Abstract
1- Introduction
2- Literature Review and Hypothesis Development
3- Sample, Descriptive Statistics, and Research Design
4- Empirical Tests and Results—ICWs and Financing Decisions
5- Additional Analyses—ICWs and Motivations of Equity Issues
6- Conclusion
Appendix
Notes
References
Abstract
We examine the impact of internal control weaknesses (ICWs) on firms’ financing choices and how firms alter their financing behavior after the mandated disclosure of ICWs. We find that, before disclosure, ICW firms tend to seek external financing more than non-ICW firms do and are more likely to use equity financing as opposed to debt. After the disclosure, however, ICW and non-ICW firms exhibit similar financing preferences. In exploring the motivations for equity financing, we find that ICW firms are more prone than non-ICW firms to use the equity proceeds to fund investments and that this penchant disappears post-disclosure. The overall evidence indicates that ICW disclosure alters the information environment and managerial incentives, which has significant impact on firms’ financing decisions.
Introduction
Information asymmetry and agency conflicts between managers and outside investors are two primary market frictions that affect financiers’ decisions to supply capital to a firm (Jensen & Meckling, 1976; Myers & Majluf, 1984). Given that corporate disclosure plays a critical role in mitigating information asymmetry and agency problems, a large body of literature examines how managers utilize voluntary disclosure strategically in anticipation of external financing activities to influence investors’ perception of firm performance and governance (see, for example, Frankel, McNichols, & Wilson, 1995; Lang & Lundholm, 2000). Relatively, little research looks into whether and how managers alter their financing choices under mandated disclosure in which they are left with little discretion over the information flow. The Sarbanes-Oxley Act (SOX) of 2002 requires firms to disclose material weaknesses in their internal control systems, and this mandatory disclosure limits managerial discretion over influencing the mix of information available to investors. In this study, we investigate how managers adjust their firms’ debt-equity choices after the mandated disclosure of internal control weaknesses (ICWs). To address our research question, we employ a comparison method, similar to Hope and Thomas (2008), by examining how ICW firms differ from non-ICW firms in terms of financing pre-disclosure and whether these differences persist post-disclosure.1 We construct two samples to operationalize the comparison.
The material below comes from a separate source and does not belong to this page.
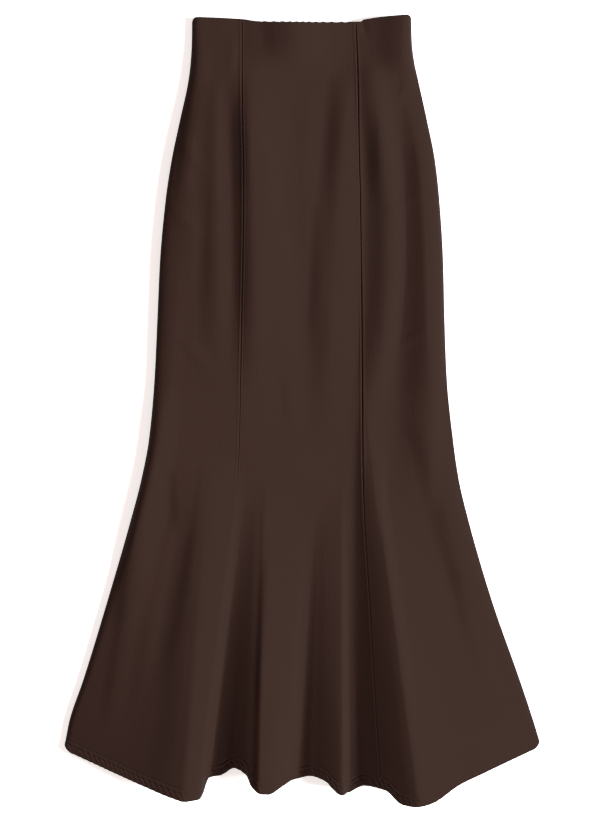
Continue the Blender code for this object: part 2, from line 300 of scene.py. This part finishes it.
# Grid: distances from an edge at which the columns and rows lie close together, and how many columns
# and rows lie evenly between them.
COLUMN_STEPS = MM * np.array(
    (0, 0.15, 0.4, 0.8, 1.3, 1.9, 2.6, 3.4, 4.4, 5.6, 7.2, 9.4, 12.4, 16.5, 22)
)
HEM_STEPS = MM * np.concatenate((np.arange(0, 20, 0.75), (21, 23, 26)))
WAIST_STEPS = MM * np.array((0, 0.5, 1.2, 2, 3, 4.2, 5.5, 7, 9, 10.5, 12, 13.5, 15.5, 18))
FRONT_EVEN = (84, 190)
BACK_EVEN = (12, 70)
TURN_POINTS = 4  # points round a turned edge
HALF_TURN = TURN_POINTS // 2
WAIST_GUESS = 0.0  # where the search for the waist edge and the hem starts
HEM_GUESS = 950 * MM
EDGE_PASSES = 14  # of that search

# The knit's look. Wale and course are the spacing of its loops: real ones are about 0.8 mm, drawn
# coarser here so that they show.
WAVE_PERIOD = 2 * math.pi / 20  # the wave texture's own period at a scale of 1
WALE = 2.2 * MM
COURSE = 1.9 * MM
STREAK = 3.2 * MM  # width and length of the streaks where the yarn runs uneven
STREAK_LENGTH = 60 * MM
CLOUD = 70 * MM  # size of the soft patches in the dye
FIBRE = 0.6 * MM  # size of the fuzz, drawn coarser than real fibres so that it shows
STREAK_SHARE = 0.55  # of the tone, the rest of which is the clouds'
FIBRE_RELIEF = 0.5  # height of the fuzz and of the streaks, against the loops'
STREAK_RELIEF = 0.8
KNIT_RELIEF = 0.12 * MM
KNIT_BUMP = 0.6
KNIT_ROUGHNESS = (0.78, 0.92)
KNIT_IOR = 1.5
KNIT_SPECULAR = 0.1
KNIT_SHEEN = 0.03
KNIT_SHEEN_ROUGHNESS = 0.5
KNIT_DARK = "#2c1c17"
KNIT_LIGHT = "#32221d"
SHEEN_TINT = "#8a6c5e"

THREAD_RELIEF = 0.1 * MM
THREAD_BUMP = 0.4
THREAD_ROUGHNESS = 0.7
# The thread's two tones are darker than the cloth: painted shade for the grooves that the stitches pull
# in.
THREAD_SHADED_DARK = "#1c120f"
THREAD_SHADED_LIGHT = "#2b1c18"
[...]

The predisclosure sample spans from 2000 to 2002 (financing period) with firms having Section 404 reports filed between November 15, 2004 and December 31, 2005 (disclosure period).2 We follow Doyle, Ge, and McVay (2007b) to determine the internal control status of firms in the pre-disclosure sample by assuming that a firm that discloses at least one material weakness during the disclosure period has ICWs during the financing period.3 For the post-disclosure sample, we focus on firms disclosing ICWs for the first time under Section 404 between 2004 and 2008 and examine their financing decisions following the initial disclosure.